Could it be that cells similarly had a stupid weakness that could be so easily exploited? The short answer is no; read the whole article by David Cyranoski.

But the paper1 that set out the fundamental technique was soon shot full of holes. There was plagiarized text in the article. Figures showed signs of manipulation, and some images were identical or nearly identical to those used later in the same paper and elsewhere to represent different experiments. More damning were genetic analyses that strongly suggested the cells were not what they were purported to be. And although deriving STAP cells was advertised as simple and straightforward, no one has yet been able to repeat the experiment.

Within the space of six months, Obokata was found guilty of misconduct by her institution; well-respected scientists, including RIKEN head Ryoji Noyori, bowed their heads in apology; and both papers were retracted. In the end, the evidence for STAP cells seemed so flimsy that observers began to ask where were the extra precautions and the ‘extraordinary proof’ that had been promised post-Hwang.

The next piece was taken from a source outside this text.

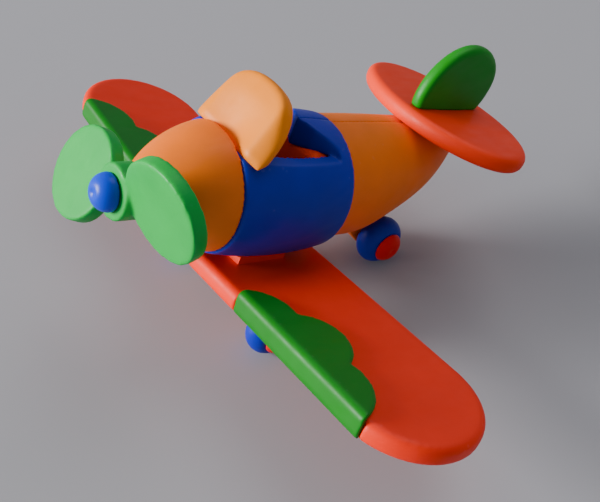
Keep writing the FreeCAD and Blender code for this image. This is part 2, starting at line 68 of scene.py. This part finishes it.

It sure would have been nice to have a simple technique for generating stem cells, but I have to confess to being a bit relieved. There’s the vindication of prior thinking and the value of incrementally improving our stem cell protocols, of course, but also, I’d personally rather that it weren’t trivial to switch my cells to a de-differentiated pluripotent state — that’s a recipe for easy cancer generation, too. It is somehow reassuring to think that evolution has shaped multi-cellular organisms to be somewhat resistant to spontaneously going all stem-celly under stress.